> [STATED TASK]:
Your task is to copy a single run of lines that starts at the line with "strap_pad(side)" and stops at the line with "with the frame", keeping both ends. Copy nothing else.
— start —
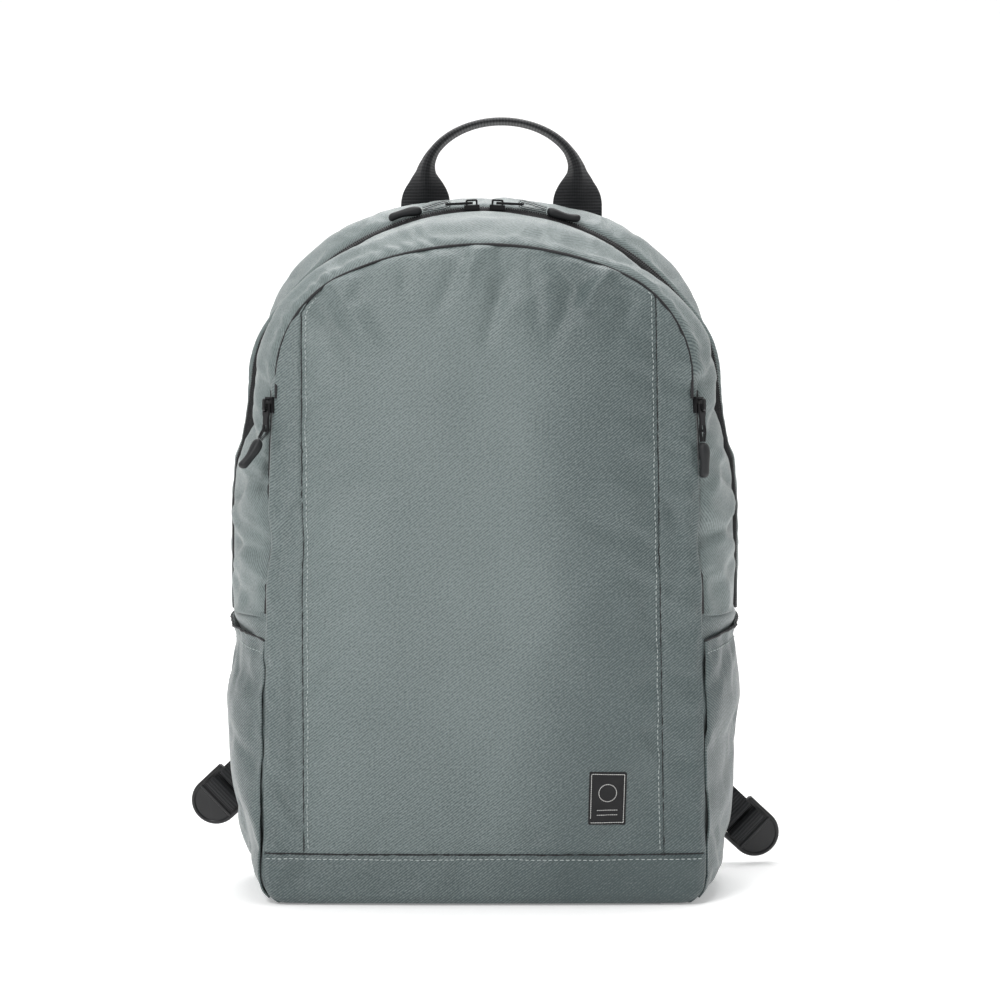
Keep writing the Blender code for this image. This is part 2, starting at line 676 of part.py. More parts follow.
def ladder_buckle(side):
    """Ladder lock: a sewn bar, a middle bar, and a rounded lip to lift."""
    half = 0.0155
    lip = [(0.020 + 0.016 * math.sin(a), half * math.cos(a) if a else half)
           for a in [math.pi * k / 14 for k in range(15)]]
    outline = [(-0.0015, half), *lip, (-0.0015, -half)]
    slots = [[(low, -0.0127), (low, 0.0127), (high, 0.0127), (high, -0.0127)]
             for low, high in ((0.0015, 0.008), (0.011, 0.017))]
    flat_outline(f"ladder_buckle_{side}", [outline, *slots], BUCKLE_THICK, PLASTIC, buckle_frame(side))


def strap_tab(side):
    """The cloth tab sewn into the back seam, narrowing to the loop round the buckle's sewn bar."""
    frame = buckle_frame(side)
    sign = SIDES[side]
    root = Vector((sign * 0.1395, 0.0768, BUCKLE_HEIGHT[side] + 0.021))
    local = [(-0.012, 0.0021), (-0.006, 0.0022), (-0.0026, 0.0026), (0.0, 0.0031), (0.0023, 0.0021),
             (0.0031, 0.0), (0.0023, -0.0021), (0.0, -0.0031), (-0.0026, -0.0026), (-0.006, -0.0022),
             (-0.010, -0.0021)]
    loop = [frame @ Vector((x, 0, z)) for x, z in local]
    path = [root, root.lerp(loop[0], 0.33), root.lerp(loop[0], 0.66), *loop]
    bar = frame.to_3x3() @ Vector((0, 1, 0))
    if bar.z < 0:
        bar = -bar
    upward = Vector((0, 0, 1))

    def across(share):
        return upward.lerp(bar, min(share * 3.6, 1))

    def width(share):
        return 0.046 + (WEBBING_WIDTH - 0.046) * min(share * 3.6, 1)

    ribbon(f"strap_tab_{side}", path, width, 0.0012, across, WEBBING)


def strap_webbing(side):
    """Adjuster webbing: sewn to the pad's foot, over the buckle's middle bar, its tail turned back."""
    frame = buckle_frame(side)
    local = [(-0.034, -0.0150), (-0.020, -0.0126), (-0.006, -0.0102), (0.006, -0.0082), (0.0115, -0.0064),
             (0.0139, -0.0034), (0.0136, 0.0), (0.0122, 0.0023), (0.0095, 0.0029), (0.0069, 0.0023),
             (0.0059, 0.0), (0.0052, -0.0028), (0.0022, -0.0048), (-0.004, -0.0055), (-0.016, -0.0068)]
    near = [frame @ Vector((x, 0, z)) for x, z in local]
    pad_end = mirrored((0.0925, 0.0985, 0.1235), side)
    heading = (pad_end - mirrored((0.082, 0.0998, 0.136), side)).normalized()
    far = smooth_path([near[-1], near[-1].lerp(pad_end, 0.35), near[-1].lerp(pad_end, 0.7),
                       pad_end + heading * 0.002], 9)[1:]
    bar = frame.to_3x3() @ Vector((0, 1, 0))
    pad_across = Vector((0, 1, 0)).cross(heading)
    if pad_across.dot(bar) < 0:
        pad_across = -pad_across

    def across(share):
        return bar.lerp(pad_across, min(max((share - 0.65) / 0.35, 0), 1))

    ribbon(f"strap_webbing_{side}", near + far, WEBBING_WIDTH, WEBBING_THICK, across, WEBBING)


def back_pads():
    for side, sign in SIDES.items():
        low, high = sorted((sign * 0.010, sign * 0.104))
        rounded_box(f"back_pad_{side}", (low, BACK_Y + BACK_FOAM + 2 * GAP, 0.062), (high, PAD_BACK_Y, 0.372),
                    0.004, MESH_CLOTH)
    rounded_box("strap_yoke", (-0.072, BACK_Y + BACK_FOAM + 2 * GAP, 0.384), (0.072, 0.0785, 0.4305), 0.002,
                WEBBING)


def woven_label():
    """A small woven label, sewn flat on the front near its right foot."""
    centre = front_surface(0.076, 0.069, 0.0009)
    right = front_surface(0.086, 0.069) - front_surface(0.066, 0.069)
    above = front_surface(0.076, 0.081) - front_surface(0.076, 0.057)
    x_dir = right.normalized()
    out = x_dir.cross(above).normalized()
    if out.y > 0:
        out = -out
    matrix = Matrix((x_dir, out.cross(x_dir), out)).transposed().to_4x4()
    matrix.translation = centre
    half_w, half_h = 0.0118, 0.0168
    flat_outline("woven_label", [[(-half_w, -half_h), (half_w, -half_h), (half_w, half_h), (-half_w, half_h)]],
                 0.0007, LABEL, matrix)


# ---------------------------------------------------------------- assembly


def main():
    base_panel()
    front_panels()
    front_pocket_divider()
    front_piping()
    gusset("front_gusset", [-0.895, -0.78, -0.6, -0.35, -0.085])
    gusset("rear_gusset", [0.080, 0.35, 0.65, 0.87, 0.99])
    main_zip()
    back_panel()
    laptop_sleeve()
    back_pads()
    woven_label()
    grab_handle()
    for side in SIDES:
        side_panel(side)
        side_pocket(side)
        pocket_zip(side)
        zip_pull(f"main_zip_{side}", main_zip_frame(side), MAIN_CORD_PITCH)
        zip_pull(f"pocket_zip_{side}", pocket_zip_frame(side, POCKET_SLIDER_Z), POCKET_CORD_PITCH[side])
        strap_pad(side)
        ladder_buckle(side)
        strap_tab(side)
        strap_webbing(side)


main()
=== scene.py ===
"""Looks of the daypack: cloth panels simulated between their seams, zips, webbing, pads and a studio.

The walls follow the same arches as the frame: depth -1 is the front seam, 0 the main zip, +1 the back seam.
"""

import math

import bmesh
import bpy
import numpy as np
from mathutils import Matrix, Vector, noise


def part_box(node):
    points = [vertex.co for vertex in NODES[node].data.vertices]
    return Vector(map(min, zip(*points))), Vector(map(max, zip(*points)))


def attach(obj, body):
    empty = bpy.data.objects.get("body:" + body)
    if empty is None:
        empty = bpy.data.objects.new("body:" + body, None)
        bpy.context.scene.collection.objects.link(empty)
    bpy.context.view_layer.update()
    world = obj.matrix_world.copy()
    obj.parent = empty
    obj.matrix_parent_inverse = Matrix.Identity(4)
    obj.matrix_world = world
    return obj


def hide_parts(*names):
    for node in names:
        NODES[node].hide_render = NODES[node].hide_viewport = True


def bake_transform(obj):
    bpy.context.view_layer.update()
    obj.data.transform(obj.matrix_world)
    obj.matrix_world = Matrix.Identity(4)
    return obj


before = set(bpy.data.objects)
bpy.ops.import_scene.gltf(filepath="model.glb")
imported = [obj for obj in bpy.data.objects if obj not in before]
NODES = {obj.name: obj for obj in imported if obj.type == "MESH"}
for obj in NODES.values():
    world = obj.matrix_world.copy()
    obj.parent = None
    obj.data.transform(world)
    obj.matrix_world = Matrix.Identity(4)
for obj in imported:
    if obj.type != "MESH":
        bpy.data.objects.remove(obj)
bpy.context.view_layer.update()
SIDES = {"left": -1, "right": 1}

# ---------------------------------------------------------------- sizes shared with the frame

GAP = 0.0003
CLOTH = 0.002
WALL_FOOT = 0.0043
ZIP_Y, BACK_Y = 0.005, 0.068
FRONT_FOOT_Y, FRONT_LEAN, FRONT_TOP = -0.073, 0.010, 0.417
ZIP_RADIUS, ZIP_TOP = 0.168, 0.442
SIDE_SEAM_Z = 0.182
BAND_TOP = 0.033
FRONT_DOME = 0.009
STRIP_FOOT_X, STRIP_TOP_X, STRIP_TOP_Z = 0.115, 0.105, 0.376
SIDE_HEIGHTS = (0.308, 0.250, 0.182, 0.165, 0.120, 0.060, 0.020, 0.004)
SIDE_OFFSETS = {
    -1: (0.000, 0.002, 0.004, 0.0045, 0.0055, 0.007, 0.008, 0.006),
    0: (0.000, 0.005, 0.005, -0.004, -0.006, -0.010, -0.014, -0.018),
    1: (0.000, 0.001, 0.001, 0.001, 0.000, -0.001, -0.003, -0.005),
}
POCKET_MOUTH_FRONT, POCKET_MOUTH_REAR = 0.167, 0.179
POCKET_SWELL = 0.0100
PANEL_SINK = 0.0055
FOOT_ROUND = 0.013
CREASE_WIDTH, CREASE_DEPTH = 0.80, 2.3
FORWARD, BACKWARD = Vector((0, -1, 0)), Vector((0, 1, 0))
DIP_ANGLES = (0, 25, 45, 62, 80, 90)
DIPS = {
    -1: (0.0020, 0.0034, 0.0074, 0.0100, 0.0088, 0.0008),
    1: (0.0020, 0.0038, 0.0092, 0.0108, 0.0080, 0.0022),
}


def clamp(value):
    return min(max(value, 0), 1)


def bell(distance, width):
    """1 at no distance, falling to nothing over about twice the width."""
    return math.exp(-(distance / width) ** 2)


def cloudy(x, y, z):
    """Smooth noise, about -1 to 1."""
    return noise.noise(Vector((x, y, z)))


def front_y(z):
    return FRONT_FOOT_Y + FRONT_LEAN * (max(z, 0) / FRONT_TOP) ** 2


def depth_y(depth, z):
    if depth < 0:
        return ZIP_Y - depth * (front_y(z) - ZIP_Y)
    return ZIP_Y + depth * (BACK_Y - ZIP_Y)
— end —
> [RESPONSE FOR THIS EXERCISE]:
        strap_pad(side)
        ladder_buckle(side)
        strap_tab(side)
        strap_webbing(side)


main()
=== scene.py ===
"""Looks of the daypack: cloth panels simulated between their seams, zips, webbing, pads and a studio.

The walls follow the same arches as the frame: depth -1 is the front seam, 0 the main zip, +1 the back seam.
"""

import math

import bmesh
import bpy
import numpy as np
from mathutils import Matrix, Vector, noise


def part_box(node):
    points = [vertex.co for vertex in NODES[node].data.vertices]
    return Vector(map(min, zip(*points))), Vector(map(max, zip(*points)))


def attach(obj, body):
    empty = bpy.data.objects.get("body:" + body)
    if empty is None:
        empty = bpy.data.objects.new("body:" + body, None)
        bpy.context.scene.collection.objects.link(empty)
    bpy.context.view_layer.update()
    world = obj.matrix_world.copy()
    obj.parent = empty
    obj.matrix_parent_inverse = Matrix.Identity(4)
    obj.matrix_world = world
    return obj


def hide_parts(*names):
    for node in names:
        NODES[node].hide_render = NODES[node].hide_viewport = True


def bake_transform(obj):
    bpy.context.view_layer.update()
    obj.data.transform(obj.matrix_world)
    obj.matrix_world = Matrix.Identity(4)
    return obj


before = set(bpy.data.objects)
bpy.ops.import_scene.gltf(filepath="model.glb")
imported = [obj for obj in bpy.data.objects if obj not in before]
NODES = {obj.name: obj for obj in imported if obj.type == "MESH"}
for obj in NODES.values():
    world = obj.matrix_world.copy()
    obj.parent = None
    obj.data.transform(world)
    obj.matrix_world = Matrix.Identity(4)
for obj in imported:
    if obj.type != "MESH":
        bpy.data.objects.remove(obj)
bpy.context.view_layer.update()
SIDES = {"left": -1, "right": 1}

# ---------------------------------------------------------------- sizes shared with the frame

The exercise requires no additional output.